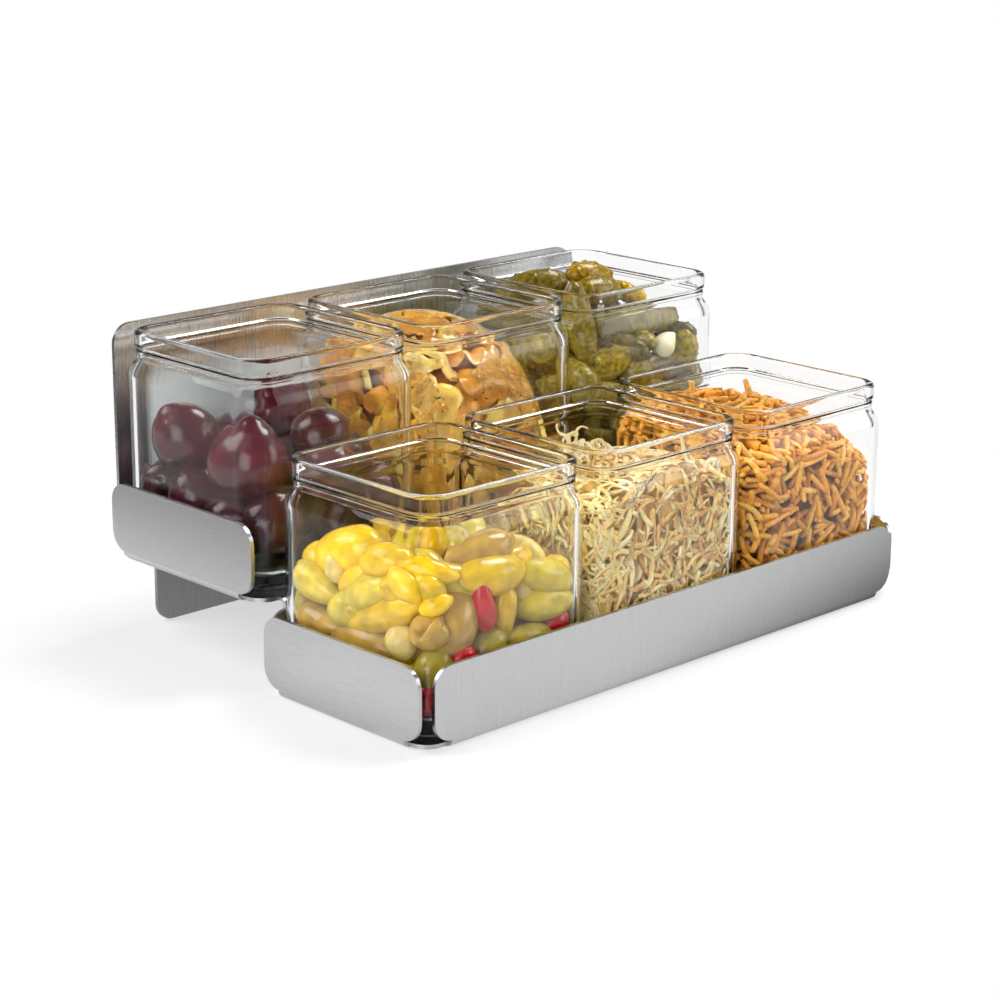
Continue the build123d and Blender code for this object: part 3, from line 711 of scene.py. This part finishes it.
# Onion cooked in syrup is glossy and half clear: it glows amber, and its wrinkles catch the light.
onion_flesh = food_material("syrup_cooked_onion", sheen=0.15, soft=0.45, depth=3.0, mottle_mm=6, mottle=0.22,
                            pit_mm=2.0, pit=0.40, bleed=(1.0, 0.65, 0.25))
food("onion_petals", onion_skins, "jar_rear_middle", "onion_slices", onion_flesh)

# The gherkins: small whole pickled cucumbers with warty, olive to yellow-green skins, and among
# them one peeled garlic clove. They are wet, firm and slightly bent.
olive, dark_olive, golden = "#7E6C20", "#62541C", "#B48E12"
wart_count, wart_rise, wart_size = 60, 0.15, 0.03      # per gherkin, and as shares of its radius and length
gherkin_places = [       # both tips in mm in the jar, radius, bend and colour
    ((-35, -26, 113), (-29, -33, 68), 7.8, 1.0, olive),
    ((-42, -24, 61), (-2, -40, 78), 8.0, 4.0, "#96801C"), ((-4, 9, 107.5), (27, 6, 102), 7.0, 1.0, golden),
    ((-8, -2, 101), (22, -5, 98), 8.0, 1.0, "#8E7614"), ((26, 6, 98), (34, -12, 92), 5.4, 0.5, "#D0AA0A"),
    ((-16, -22, 85), (41, -27, 84), 8.6, 2.0, "#7C6E2C"), ((6, -44, 77), (12, -8, 76), 7.0, 1.0, "#8A7A24"),
    ((38, -40, 80), (32, -36, 52), 8.6, 1.0, "#8C7A1C"),
    ((-8, -41, 63), (44, -40, 63), 7.4, 2.0, dark_olive), ((-34, 28, 99), (-4, 8, 104), 8.0, 1.0, olive),
    ((-38, 40, 84), (-30, -4, 88), 8.0, 2.0, dark_olive), ((36, 40, 80), (4, 20, 88), 8.0, 2.0, olive),
]


def gherkin_level(x, y):
    """How high the hidden gherkins reach, lower towards the glass."""
    return 84 - 0.004 * (x * x + y * y)


chance = np.random.default_rng(67)
taken = [(np.array(start) + end) / 2 for start, end, *_ in gherkin_places]
for place in scatter(chance, tries=2600, spacing=15.5, low=14, level=gherkin_level, taken=taken):
    lie = chance.normal(size=3) * (1, 1, 0.35)
    lie *= chance.uniform(20, 26) / np.linalg.norm(lie)
    hue = [olive, dark_olive, "#8E7C1A", "#776A24"][chance.integers(4)]
    gherkin_places.append((place - lie, place + lie, chance.uniform(7.0, 8.4), chance.uniform(0, 4), hue))
gherkin_skins = []
for start, end, radius, bend, hue in gherkin_places:
    rings, sides = 42, 24
    path, radii = fruit(chance, start, end, radius, rings, sides, belly=0.5, point=-0.12, bend=bend, lumps=0.03)
    along, around = np.meshgrid(np.linspace(0, 1, rings), np.linspace(0, 1, sides, endpoint=False),
                                indexing="ij")
    for _ in range(wart_count):
        wart_along, wart_around = chance.uniform(0.05, 0.95), chance.uniform(0, 1)
        turn = np.abs(around - wart_around)
        apart = ((along - wart_along) * 1.5) ** 2 + np.minimum(turn, 1 - turn) ** 2
        radii = radii * (1 + wart_rise * np.exp(-apart / wart_size ** 2))
    points, faces = skin(path, radii, sides)
    gherkin_skins.append((points, faces, tinted(chance, [hue], 0.12)))
# A pickled gherkin's skin is wet, mottled and warty: deep olive, with small broken highlights.
gherkin_skin = food_material("wet_pickled_gherkin_skin", sheen=0.22, soft=0.10, depth=2.0, mottle_mm=2.4,
                             mottle=0.55, pit_mm=1.2, pit=0.50)
food("pickled_gherkins", gherkin_skins, "jar_rear_right", "gherkins", gherkin_skin, deep=0.6)

clove_tips, clove_radius = ((13, -43, 69), (24, -43, 80)), 6.2
path, radii = fruit(chance, *clove_tips, clove_radius, rings=22, sides=20, belly=0.4, point=0.25, bend=2.5,
                    lumps=0.03)
points, faces = skin(path, radii, sides=20)
# Peeled garlic is smooth, waxy and ivory white.
clove_flesh = food_material("peeled_garlic", sheen=0.22, soft=0.30, depth=3.0, mottle_mm=6, mottle=0.05,
                            pit_mm=3.0, pit=0.10)
food("garlic_clove_peeled", [(points, faces, linear("#EFE5C0"))], "jar_rear_right", "garlic_clove",
     clove_flesh)

# The studio: a white sweep of floor, a pale room whose ceiling and sides are dim, as behind soft
# boxes, so that glass edges and steel have something dark to show, and four soft lamps.
floor_size = 6.0
# Ramps over the floor, in metres, each from the first place to the second. All but the first shape
# the painted pool of light that only mirror images show:
far_ramp = (0.2, 0.45)             # away from the object, from paint to plain white
rightward_ramp = (-0.42, -0.16)    # to the right, out of the pool
beside_ramp = (-0.20, -0.10)       # from beside the left end in under the trays
behind_ramp = (-0.115, -0.09)      # from before the front lip to behind it
leftward_ramp = (-0.38, -0.22)     # from beyond the pool into it


def seen_directly(tree):
    """1 for what the camera sees, straight or by a reflection or through glass."""
    path = add(tree, "ShaderNodeLightPath")
    seen = add(tree, "ShaderNodeMath", {0: path.outputs["Is Camera Ray"], 1: path.outputs["Is Glossy Ray"]},
               operation="MAXIMUM")
    return add(tree, "ShaderNodeMath", {0: seen.outputs[0], 1: path.outputs["Is Transmission Ray"]},
               operation="MAXIMUM").outputs[0]


def painted_sweep():
    """Matt white paint, lifted to white where it is seen, which keeps the object's soft shadow.

    Mirror images alone show a painted pool of light on it: bright at the left and behind, it falls off
    to the right and beyond the left end. This painted reflection gives the lips and flaps their even grey
    and the panel its darker ends."""
    made, tree = new_material("matt_white_sweep")
    apart = add(tree, "ShaderNodeVectorMath", {0: add(tree, "ShaderNodeTexCoord").outputs["Object"]},
                operation="LENGTH").outputs["Value"]
    far = add(tree, "ShaderNodeMapRange", {0: apart, 1: far_ramp[0], 2: far_ramp[1]},
              interpolation_type="SMOOTHSTEP").outputs[0]
    lift = add(tree, "ShaderNodeMapRange", {0: far, 3: 0.55, 4: 1.0}).outputs[0]
    spot = add(tree, "ShaderNodeSeparateXYZ", {0: add(tree, "ShaderNodeTexCoord").outputs["Object"]})
    # The painted pool of light, which only mirror images show, is built from the ramps below.
    rightward = add(tree, "ShaderNodeMath", {0: spot.outputs["Y"], 1: 3.0, 2: spot.outputs["X"]},
                    operation="MULTIPLY_ADD")
    falling = add(tree, "ShaderNodeMapRange", {
        0: rightward.outputs[0], 1: rightward_ramp[0], 2: rightward_ramp[1], 3: 0.92, 4: 0.1})
    beside = add(tree, "ShaderNodeMapRange", {
        0: spot.outputs["X"], 1: beside_ramp[0], 2: beside_ramp[1], 3: 1.2, 4: 0.0})
    behind = add(tree, "ShaderNodeMapRange", {
        0: spot.outputs["Y"], 1: behind_ramp[0], 2: behind_ramp[1], 3: 0.0, 4: 0.8})
    pool = add(tree, "ShaderNodeMath", {0: falling.outputs[0], 1: beside.outputs[0]}, operation="MAXIMUM")
    pool = add(tree, "ShaderNodeMath", {0: pool.outputs[0], 1: behind.outputs[0]}, operation="MAXIMUM")
    leftward = add(tree, "ShaderNodeMapRange", {
        0: spot.outputs["X"], 1: leftward_ramp[0], 2: leftward_ramp[1], 3: 0.12, 4: 1.0},
        interpolation_type="SMOOTHSTEP")
    dimmed = add(tree, "ShaderNodeMath", {0: pool.outputs[0], 1: leftward.outputs[0]}, operation="MULTIPLY")
    path = add(tree, "ShaderNodeLightPath")
    mirrored = add(tree, "ShaderNodeMath", {
        0: path.outputs["Is Glossy Ray"], 1: path.outputs["Is Transmission Ray"]}, operation="SUBTRACT")
    mirrored.use_clamp = True
    shade = add(tree, "ShaderNodeMix", {0: mirrored.outputs[0], 2: 1.0, 3: dimmed.outputs[0]})
    shown = add(tree, "ShaderNodeMath", {0: lift, 1: shade.outputs[0]}, operation="MULTIPLY").outputs[0]
    glow = add(tree, "ShaderNodeMath", {0: seen_directly(tree), 1: shown}, operation="MULTIPLY")
    grey = add(tree, "ShaderNodeMapRange", {0: far, 3: 0.5, 4: 0.0}).outputs[0]
    dulled = add(tree, "ShaderNodeMath", {0: grey, 1: shade.outputs[0]}, operation="MULTIPLY")
    paint = add(tree, "ShaderNodeBsdfDiffuse", {"Color": dulled.outputs[0]})
    light = add(tree, "ShaderNodeEmission", {"Color": (1, 1, 1, 1), "Strength": glow.outputs[0]})
    both = add(tree, "ShaderNodeAddShader", {0: paint.outputs[0], 1: light.outputs[0]})
    add(tree, "ShaderNodeOutputMaterial", {"Surface": both.outputs[0]})
    return made


floor_shape = bpy.data.meshes.new("floor")
reach = floor_size / 2
floor_shape.from_pydata([(-reach, -reach, 0), (reach, -reach, 0), (reach, reach, 0), (-reach, reach, 0)],
                        [], [(0, 1, 2, 3)])
floor_shape.materials.append(painted_sweep())
floor = bpy.data.objects.new("floor", floor_shape)
bpy.context.scene.collection.objects.link(floor)

# The room is white to the camera. Glass and steel show it bright low down behind the object and dim
# elsewhere.
ahead_way = (0.70, 0.71, 0.0)      # from the camera to the object, level
world = bpy.data.worlds.new("pale_room")
world.use_nodes = True
world.node_tree.nodes.clear()
room_tree = world.node_tree
heading = add(room_tree, "ShaderNodeTexCoord").outputs["Generated"]
way_up = add(room_tree, "ShaderNodeSeparateXYZ", {0: heading})
dim = add(room_tree, "ShaderNodeMapRange", {0: way_up.outputs["Z"], 1: 0.05, 2: 0.24, 3: 1.0, 4: 0.3},
          interpolation_type="SMOOTHSTEP")
ahead = add(room_tree, "ShaderNodeVectorMath", {0: heading, 1: ahead_way}, operation="DOT_PRODUCT")
backdrop = add(room_tree, "ShaderNodeMapRange", {0: ahead.outputs["Value"], 1: 0.50, 2: 0.85, 3: 0.12, 4: 1.0},
               interpolation_type="SMOOTHSTEP")
walls = add(room_tree, "ShaderNodeMath", {0: dim.outputs[0], 1: backdrop.outputs[0]}, operation="MULTIPLY")
sees = add(room_tree, "ShaderNodeLightPath").outputs["Is Camera Ray"]
strength = add(room_tree, "ShaderNodeMix", {0: sees, 2: walls.outputs[0], 3: 1.0})
light = add(room_tree, "ShaderNodeBackground", {"Color": (1, 1, 1, 1), "Strength": strength.outputs[0]})
add(room_tree, "ShaderNodeOutputWorld", {"Surface": light.outputs[0]})
bpy.context.scene.world = world

lamps = [                # place and size in metres, and watts
    ("key_soft_box", (-0.9, 0.75, 1.15), 0.9, 12.0),
    ("left_soft_box", (-1.3, -0.5, 0.45), 0.9, 9.0),
    ("front_soft_box", (0.95, -1.0, 0.55), 0.8, 6.0),
    ("top_soft_box", (0.75, -0.1, 1.15), 0.6, 13.0),
]
lamp_target = (0, 0, 0.08)
for name, place, size, power in lamps:
    lamp = bpy.data.lights.new(name, "AREA")
    lamp.size = size
    lamp.energy = power
    soft_box = bpy.data.objects.new(name, lamp)
    soft_box.location = place
    aim = np.array(lamp_target) - np.array(place)
    soft_box.rotation_euler = (math.atan2(math.hypot(aim[0], aim[1]), -aim[2]), 0,
                               math.atan2(aim[1], aim[0]) - math.pi / 2)
    bpy.context.scene.collection.objects.link(soft_box)

# The camera: above the left end and the front, turned a little more than 44 degrees from the row.
camera_place = (-0.8442, -0.8560, 0.4083)
camera_turn, camera_dip, camera_roll = 44.322, 16.25, 0.399    # degrees
camera_lens = 90.49
turn, dip, roll = [math.radians(angle) for angle in (camera_turn, camera_dip, camera_roll)]
forward = np.array([math.sin(turn) * math.cos(dip), math.cos(turn) * math.cos(dip), -math.sin(dip)])
level_right = np.array([math.cos(turn), -math.sin(turn), 0])
level_up = np.cross(level_right, forward)
right = math.cos(roll) * level_right + math.sin(roll) * level_up
up = np.cross(right, forward)
lens = bpy.data.cameras.new("camera")
lens.lens = camera_lens
lens.sensor_width = 36.0
camera = bpy.data.objects.new("camera", lens)
camera.matrix_world = Matrix([[right[i], up[i], -forward[i], camera_place[i]] for i in range(3)]
                             + [[0, 0, 0, 1]])
bpy.context.scene.collection.objects.link(camera)
bpy.context.scene.camera = camera
bpy.context.scene.view_settings.view_transform = "Standard"
bpy.context.scene.cycles.max_bounces = 32                      # light crosses up to eight walls of glass
bpy.context.scene.cycles.transmission_bounces = 32
bpy.context.scene.cycles.transparent_max_bounces = 32
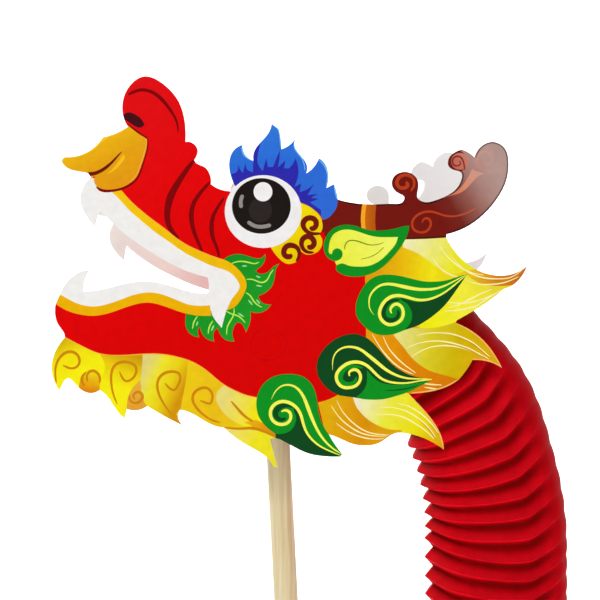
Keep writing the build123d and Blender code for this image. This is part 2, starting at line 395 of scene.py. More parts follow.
def film(name, points, tris, top, layers, place, outward, body):
    """Thin closed sheets of print on a card, one piece for each group of layers.
    place turns card millimetres to X and Z, and outward is the side and the card's face."""
    side, face_y = outward
    spot = place(points)
    for group in dict.fromkeys(layer[0] for layer in layers):
        members = [n for n, layer in enumerate(layers) if layer[0] == group]
        mine = tris[np.isin(top, members)]
        chosen = top[np.isin(top, members)]
        used, local = np.unique(mine, return_inverse=True)
        local = local.reshape(-1, 3)
        count = len(used)
        xz = spot[used] * MM
        low = np.full(count, (face_y + side * FILM_GAP) * MM)
        high = np.full(count, (face_y + side * (FILM_GAP + FILM)) * MM)
        vertices = np.concatenate([np.stack([xz[:, 0], high, xz[:, 1]], 1),
                                   np.stack([xz[:, 0], low, xz[:, 1]], 1)])
        half = np.concatenate([local[:, [0, 1]], local[:, [1, 2]], local[:, [2, 0]]])
        edge_ink = np.tile(chosen, 3)
        code = half[:, 0] * count + half[:, 1]
        rim = ~np.isin(code, half[:, 1] * count + half[:, 0])
        a, b = half[rim].T
        walls = np.stack([b, a, a + count, b + count], 1)
        front, back = local, local[:, ::-1] + count
        if side > 0:
            front, back, walls = front[:, ::-1], back[:, ::-1], walls[:, ::-1]
        faces = front.tolist() + back.tolist() + walls.tolist()
        inks = list(dict.fromkeys(layers[n][1] for n in members))
        slot_of = {n: inks.index(layers[n][1]) for n in members}
        piece = new_piece(f"{name}_{group}", vertices, faces, [INKS[i] for i in inks], body)
        index = [slot_of[n] for n in np.concatenate([chosen, chosen, edge_ink[rim]])]
        piece.data.polygons.foreach_set("material_index", index)
        uv = piece.data.uv_layers.new(name="print")
        corners = np.zeros(len(piece.data.loops), int)
        piece.data.loops.foreach_get("vertex_index", corners)
        flat = np.concatenate([points[used], points[used]]) / UV_SPAN
        uv.data.foreach_set("uv", flat[corners].ravel())
        piece.data.update()


# ---------- inks ----------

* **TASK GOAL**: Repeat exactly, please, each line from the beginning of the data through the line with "return 84 - 0.004 * (x * x + y * y)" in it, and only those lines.

* **WRITTEN SOLUTION**:
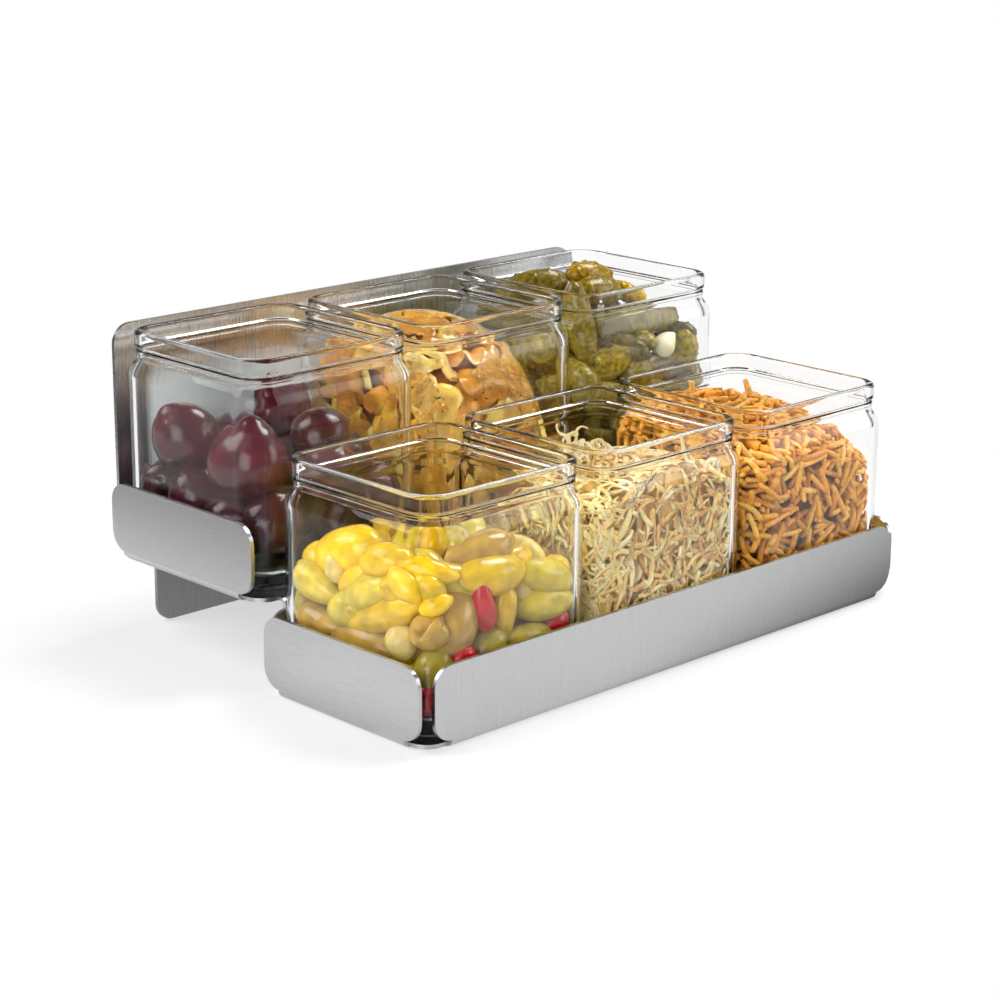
Continue the build123d and Blender code for this object: part 3, from line 711 of scene.py. This part finishes it.
# Onion cooked in syrup is glossy and half clear: it glows amber, and its wrinkles catch the light.
onion_flesh = food_material("syrup_cooked_onion", sheen=0.15, soft=0.45, depth=3.0, mottle_mm=6, mottle=0.22,
                            pit_mm=2.0, pit=0.40, bleed=(1.0, 0.65, 0.25))
food("onion_petals", onion_skins, "jar_rear_middle", "onion_slices", onion_flesh)

# The gherkins: small whole pickled cucumbers with warty, olive to yellow-green skins, and among
# them one peeled garlic clove. They are wet, firm and slightly bent.
olive, dark_olive, golden = "#7E6C20", "#62541C", "#B48E12"
wart_count, wart_rise, wart_size = 60, 0.15, 0.03      # per gherkin, and as shares of its radius and length
gherkin_places = [       # both tips in mm in the jar, radius, bend and colour
    ((-35, -26, 113), (-29, -33, 68), 7.8, 1.0, olive),
    ((-42, -24, 61), (-2, -40, 78), 8.0, 4.0, "#96801C"), ((-4, 9, 107.5), (27, 6, 102), 7.0, 1.0, golden),
    ((-8, -2, 101), (22, -5, 98), 8.0, 1.0, "#8E7614"), ((26, 6, 98), (34, -12, 92), 5.4, 0.5, "#D0AA0A"),
    ((-16, -22, 85), (41, -27, 84), 8.6, 2.0, "#7C6E2C"), ((6, -44, 77), (12, -8, 76), 7.0, 1.0, "#8A7A24"),
    ((38, -40, 80), (32, -36, 52), 8.6, 1.0, "#8C7A1C"),
    ((-8, -41, 63), (44, -40, 63), 7.4, 2.0, dark_olive), ((-34, 28, 99), (-4, 8, 104), 8.0, 1.0, olive),
    ((-38, 40, 84), (-30, -4, 88), 8.0, 2.0, dark_olive), ((36, 40, 80), (4, 20, 88), 8.0, 2.0, olive),
]


def gherkin_level(x, y):
    """How high the hidden gherkins reach, lower towards the glass."""
    return 84 - 0.004 * (x * x + y * y)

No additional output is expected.